Prior to the commencement of the offer period Hammerson owned no Grantchester
Shares. Persons deemed to be acting in concert with Hammerson owned 273,772
Grantchester Shares. Valid acceptances of the Offer have been received in
respect of 198,172 of these shares.
Save as referred to above, neither Hammerson nor any persons acting or deemed to
be acting in concert with Hammerson ('persons acting in concert') held
Grantchester Shares or rights in respect thereof prior to the offer period and
no Grantchester Shares or rights in respect thereof have been acquired or agreed
to be acquired or sold or agreed to be sold by or on behalf of Hammerson or
persons acting in concert with it during the offer period and no acceptances of
the Offer have been received from such persons.
The Offer has been extended and will remain open for acceptance until 3.00 p.m.
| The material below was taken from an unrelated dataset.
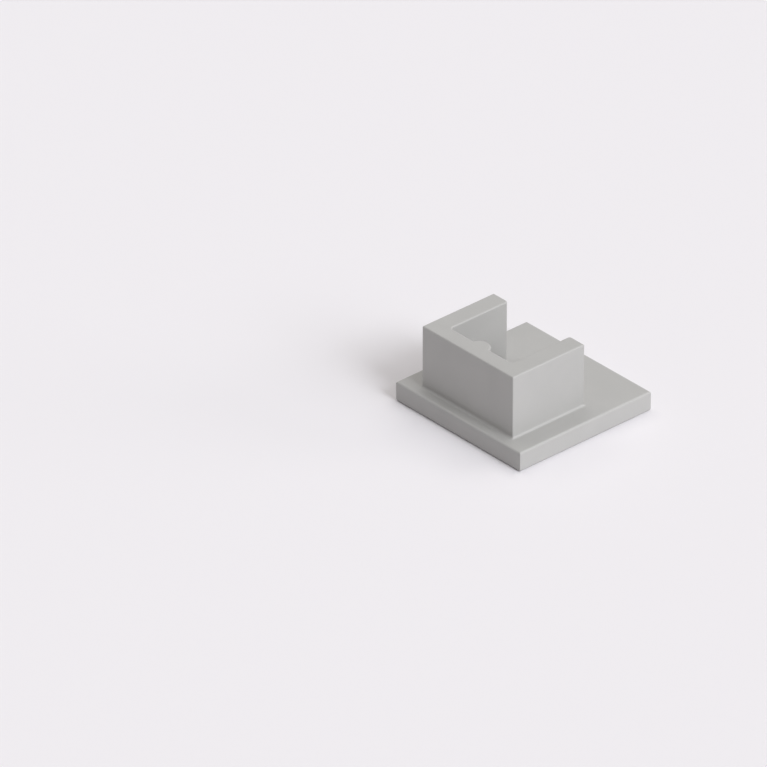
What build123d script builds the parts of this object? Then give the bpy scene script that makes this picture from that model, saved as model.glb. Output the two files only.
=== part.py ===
"""End cap for a small square aluminium light profile.

One moulded piece: a flat cover plate, a three-walled plug that stands on it and
presses into the profile's channel, and a round hole for the lead.

The origin is at the centre of the plate's outer face. +Z runs from the plate up
the plug, and the plug's open side looks along +Y.
"""
import os

from build123d import *

# Driving dimensions, in millimetres
# Cover plate, which hides the profile's sawn end
plate_width = 16.5
plate_depth = 15.85
plate_thickness = 2.0
plate_corner_radius = 0.05

# Plug, three walls open towards +Y
plug_width = 12.0
plug_depth = 8.6
plug_height = 6.35
plug_setback = 1.15
back_wall = 1.65
side_wall = 1.95
plug_corner_radius = 0.08
inner_corner_radius = 0.3
wall_end_radius = 0.3

# Half-round rib up the inside of the plug's back wall
rib_radius = 1.1
rib_standout = 0.78
rib_foot_radius = 0.05

# Hole for the lead, at the middle of the plate
hole_diameter = 6.0

# Small roundings: the rims of the plate's two faces, of the plug and of the hole,
# and the fillet at the plug's foot
outer_edge_radius = 0.25
inner_edge_radius = 0.2
plug_edge_radius = 0.15
hole_edge_radius = 0.15
foot_radius = 0.25

# Places that follow from the sizes
total_height = plate_thickness + plug_height
plug_back_y = plug_setback - plate_depth / 2
plug_front_y = plug_back_y + plug_depth
room_back_y = plug_back_y + back_wall
room_width = plug_width - 2 * side_wall
rib_centre_y = room_back_y + rib_standout - rib_radius

# Places nearer than this are the same place
same_place = 0.001


def corners(sketch, x, y):
    """The sketch's pair of corners at +x and -x on the line y."""
    return [
        v
        for v in sketch.vertices()
        if abs(abs(v.X) - x) < same_place and abs(v.Y - y) < same_place
    ]


def plate_outline():
    """The plate seen from above, a rectangle with its corners just broken."""
    outline = Rectangle(plate_width, plate_depth)
    return fillet(outline.vertices(), plate_corner_radius)


def plug_outline():
    """The plug seen from above: a back wall, two side walls and the rib between them."""
    block = Pos(0, plug_back_y) * Rectangle(plug_width, plug_depth, align=(Align.CENTER, Align.MIN))
    room_depth = plug_front_y - room_back_y
    room = Pos(0, room_back_y) * Rectangle(room_width, room_depth, align=(Align.CENTER, Align.MIN))
    rib = Pos(0, rib_centre_y) * Circle(rib_radius)
    outline = block - (room - rib)

    outline = fillet(corners(outline, room_width / 2, room_back_y), inner_corner_radius)
    outline = fillet(corners(outline, room_width / 2, plug_front_y), wall_end_radius)
    outline = fillet(corners(outline, plug_width / 2, plug_front_y), plug_corner_radius)
    outline = fillet(corners(outline, plug_width / 2, plug_back_y), plug_corner_radius)
    rib_half_width = (rib_radius**2 - (rib_radius - rib_standout) ** 2) ** 0.5
    return fillet(corners(outline, rib_half_width, room_back_y), rib_foot_radius)


def face_at(body, height):
    """The body's flat, level face at that height."""
    level = body.faces().filter_by(Plane.XY)
    return level.filter_by_position(Axis.Z, height - same_place, height + same_place)[0]


def end_cap():
    """Plate and plug as one moulding, with its small roundings and the lead's hole."""
    plate = extrude(plate_outline(), plate_thickness)
    plug = extrude(Pos(0, 0, plate_thickness) * plug_outline(), plug_height)
    body = plate + plug

    foot = face_at(body, plate_thickness).inner_wires()[0].edges()
    body = body.fillet(foot_radius, foot)
    body = body.fillet(plug_edge_radius, face_at(body, total_height).edges())
    inner_rim = face_at(body, plate_thickness).outer_wire().edges()
    body = body.fillet(inner_edge_radius, inner_rim)
    body = body.fillet(outer_edge_radius, face_at(body, 0).edges())

    body -= extrude(Circle(hole_diameter / 2), plate_thickness)
    mouth = face_at(body, 0).inner_wires()[0].edges()
    return body.fillet(hole_edge_radius, mouth)


os.makedirs("parts", exist_ok=True)
export_step(end_cap(), "parts/end_cap.step")
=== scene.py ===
"""Looks for the moulded end cap of a light profile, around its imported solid.

The cap's solid keeps its shape and gets the surface of its plastic. The stage
adds a pale studio floor, soft lamps and the camera of a product picture.
"""
import math

import bpy
from bpy.props import FloatProperty, FloatVectorProperty, PointerProperty
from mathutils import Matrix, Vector


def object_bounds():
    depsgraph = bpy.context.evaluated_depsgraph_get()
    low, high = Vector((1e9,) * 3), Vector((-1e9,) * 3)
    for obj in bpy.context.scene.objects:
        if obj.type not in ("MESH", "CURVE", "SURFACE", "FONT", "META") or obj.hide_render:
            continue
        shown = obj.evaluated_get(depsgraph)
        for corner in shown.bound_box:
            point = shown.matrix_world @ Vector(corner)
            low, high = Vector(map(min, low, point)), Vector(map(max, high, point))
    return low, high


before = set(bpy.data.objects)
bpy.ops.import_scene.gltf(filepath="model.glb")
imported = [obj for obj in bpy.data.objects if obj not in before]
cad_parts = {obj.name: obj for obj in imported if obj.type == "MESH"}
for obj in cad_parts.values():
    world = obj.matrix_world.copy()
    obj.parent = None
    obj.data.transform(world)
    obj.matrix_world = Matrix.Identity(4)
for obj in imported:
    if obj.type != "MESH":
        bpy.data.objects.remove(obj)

bl_info = {
    "name": "Profile End Cap",
    "version": (1, 0, 0),
    "blender": (4, 5, 0),
    "location": "3D View > Sidebar > End Cap",
    "description": "Dresses a moulded profile end cap and lights it for a product picture",
    "category": "Object",
}

MM = 0.001
CAD_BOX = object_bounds()

# ABS bends light about as much as other hard plastics
ABS_IOR = 1.54

# Nearly all of a noise texture lies between these values
NOISE_LOW = 0.3
NOISE_HIGH = 0.7

# Camera, fitted to the straight edges of the real cap. An azimuth of 0 looks along +Y,
# and the camera aims at a point on the floor beside the cap
CAMERA_AZIMUTH = math.radians(48.19)
CAMERA_ELEVATION = math.radians(31.19)
CAMERA_DISTANCE = 1041.8 * MM
CAMERA_LENS_MM = 544.7
CAMERA_SENSOR_MM = 36.0
AIM_ON_FLOOR = (-11.192 * MM, -6.774 * MM, 0.0)

# The key is a little cooler than the light from above and around
COOL_WHITE = "#F8FBFF"
WARM_WHITE = "#FFFDF9"

# Lamps: name, azimuth, elevation and width of the soft source in degrees, share, colour.
# A share of 1 would light a white surface that faces the lamp to plain white
LAMPS = (
    ("key", 90, 40, 20, 0.36, COOL_WHITE),
    ("key_low", 90, 25, 20, 0.11, COOL_WHITE),
    ("key_right_low", 105, 25, 20, 0.14, COOL_WHITE),
    ("key_right_high", 105, 55, 20, 0.1, COOL_WHITE),
    ("fill_low", 135, 12, 25, 0.16, WARM_WHITE),
    ("top_far", 180, 62, 35, 0.16, WARM_WHITE),
    ("top_left", 270, 62, 35, 0.18, WARM_WHITE),
)


def linear(hex_colour):
    """A linear RGB triple from an sRGB hex string such as "#B0AFAD"."""
    value = hex_colour.lstrip("#")
    channels = [int(value[i : i + 2], 16) / 255 for i in (0, 2, 4)]
    return tuple(c / 12.92 if c <= 0.04045 else ((c + 0.055) / 1.055) ** 2.4 for c in channels)


def direction(azimuth, elevation):
    """The unit vector that points towards a camera or a lamp at these angles."""
    level = math.cos(elevation)
    return Vector((math.sin(azimuth) * level, -math.cos(azimuth) * level, math.sin(elevation)))


def add_node(tree, kind, settings=(), inputs=(), links=()):
    """A node of that kind, with its settings, its input values and the links into it.

    An input is given by its name, or by its number where several share one name.
    """
    node = tree.nodes.new(kind)
    for name, value in dict(settings).items():
        setattr(node, name, value)
    for name, value in dict(inputs).items():
        node.inputs[name].default_value = value
    for name, source in dict(links).items():
        tree.links.new(source, node.inputs[name])
    return node


def new_material(name):
    """An empty node material and its tree."""
    material = bpy.data.materials.new(name)
    material.use_nodes = True
    material.node_tree.nodes.clear()
    return material, material.node_tree


class PlasticSettings(bpy.types.PropertyGroup):
    """The moulded plastic's colour and surface"""

    colour: FloatVectorProperty(
        name="Colour",
        description="Colour of the moulded plastic",
        subtype="COLOR",
        size=3,
        min=0,
        max=1,
        default=linear("#B0AFAD"),
    )
    mottle: FloatProperty(
        name="Mottle",
        description="How much the colour drifts where the melt flowed unevenly",
        subtype="FACTOR",
        min=0,
        max=1,
        default=0.02,
    )
    mottle_size: FloatProperty(
        name="Mottle size",
        description="Width of a patch of that drift",
        unit="LENGTH",
        min=0.1 * MM,
        default=4.0 * MM,
    )
    roughness: FloatProperty(
        name="Roughness",
        description="Mean roughness of the moulded surface",
        subtype="FACTOR",
        min=0,
        max=1,
        default=0.47,
    )
    sheen_patches: FloatProperty(
        name="Sheen patches",
        description="How much the roughness rises and falls from place to place",
        subtype="FACTOR",
        min=0,
        max=1,
        default=0.06,
    )
    patch_size: FloatProperty(
        name="Patch size",
        description="Width of a more or less shiny patch",
        unit="LENGTH",
        min=0.1 * MM,
        default=1.5 * MM,
    )
    grain: FloatProperty(
        name="Grain",
        description="Spacing of the fine grain that the eroded mould leaves",
        unit="LENGTH",
        min=0.01 * MM,
        default=0.15 * MM,
    )
    grain_depth: FloatProperty(
        name="Grain depth",
        description="Height of that grain from pit to peak",
        unit="LENGTH",
        min=0,
        default=0.008 * MM,
    )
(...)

on 28 October 2002. Holders of Grantchester Shares who wish to accept the Offer
but have not yet done so are strongly encouraged to return their completed Forms
of Acceptance (and supporting documents) as soon as possible. Further Forms of
Acceptance are available from Capita IRG, PO Box 166, Bourne House, 34 Beckenham
Road, Beckenham, Kent BR3 4TH (telephone number 0870 1623100). The consideration
due to accepting Grantchester Shareholders will be dispatched, in respect of
valid acceptances received not later than the close of business on 12 October
2002, on or before 26 October 2002 and, in respect of acceptances received
thereafter, within 14 days of such receipt.
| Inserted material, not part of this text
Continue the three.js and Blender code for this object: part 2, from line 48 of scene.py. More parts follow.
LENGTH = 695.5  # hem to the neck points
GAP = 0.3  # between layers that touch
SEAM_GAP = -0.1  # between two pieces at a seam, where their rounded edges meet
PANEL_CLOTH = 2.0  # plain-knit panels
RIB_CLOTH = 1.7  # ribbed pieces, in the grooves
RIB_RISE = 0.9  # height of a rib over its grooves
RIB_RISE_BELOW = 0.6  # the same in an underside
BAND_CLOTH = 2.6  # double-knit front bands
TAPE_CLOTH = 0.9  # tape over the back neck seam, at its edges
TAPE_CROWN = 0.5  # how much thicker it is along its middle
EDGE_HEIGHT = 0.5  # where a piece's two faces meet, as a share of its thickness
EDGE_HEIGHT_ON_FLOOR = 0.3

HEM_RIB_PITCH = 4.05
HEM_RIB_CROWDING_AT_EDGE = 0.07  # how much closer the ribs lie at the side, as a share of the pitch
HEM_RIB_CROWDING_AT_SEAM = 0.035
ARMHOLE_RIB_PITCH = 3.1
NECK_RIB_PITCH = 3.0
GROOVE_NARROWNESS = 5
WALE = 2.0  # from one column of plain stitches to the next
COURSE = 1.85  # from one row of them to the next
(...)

The definitions used in the offer document dated 21 September 2002 have the same
meanings when used in this announcement, unless the context requires otherwise.
Enquiries:
Hammerson 020 7887 1000
John Richards
Simon Melliss
Dresdner Kleinwort Wasserstein 020 7623 8000
Rosalind Hedley-Miller
Nigel Binks
The Offer is not being, and will not be, made, directly or indirectly, in or
into, or by the use of the mails or any means or instrumentality (including,
without limitation, telephonically or electronically) of interstate or foreign
commerce of, or any facilities of a national securities exchange of, the United
States, Canada, Australia or Japan and the Offer should not be accepted by any
such use, means, instrumentality or facility or from within the United States,
Canada, Australia or Japan. Doing so may render invalid any purported
acceptance. Accordingly, neither this document nor the accompanying Form of
Acceptance is being, nor may they be, mailed or otherwise forwarded, distributed
or sent in, into of from (whether by use of the mails or any means or
instrumentality (including, without limitation, telephonically or
electronically) of interstate or foreign commerce of, or any facilities of a
national securities exchange of) the United States, Canada, Australia or Japan.
All Grantchester Shareholders (including, without limitation, nominees, trustees
or custodians) who would, or otherwise intend to or who may have a contractual
or legal obligation to, forward this document and/or the accompanying Form of
Acceptance to any jurisdiction outside the United Kingdom should read the
details in this regard which are contained in paragraph 9 of the letter from
Dresdner Kleinwort Wasserstein and in paragraph 6 of Part A and in Part B of
Appendix I of the offer document before taking any action.
This press announcement does not constitute an offer or invitation to purchase
any securities or a solicitation of an offer to buy any securities, pursuant to
the Offer or otherwise. The full terms and conditions of the Offer (including
details of how the Offer may be accepted) are set out in the offer document and
the Form of Acceptance accompanying the offer document.
Dresdner Kleinwort Wasserstein, which is regulated in the United Kingdom by the
Financial Services Authority, is acting for Hammerson in connection with the
Offer and no-one else and will not be responsible to anyone other than Hammerson
for providing the protections afforded to clients of Dresdner Kleinwort
Wasserstein or for providing advice in relation to the Offer.
The directors of Hammerson accept responsibility for the information contained
in this announcement and to the best of the knowledge and belief of the
directors of Hammerson (who have taken all reasonable care that such is the
case), such information is in accordance with the facts and does not omit
anything likely to affect the import of such information.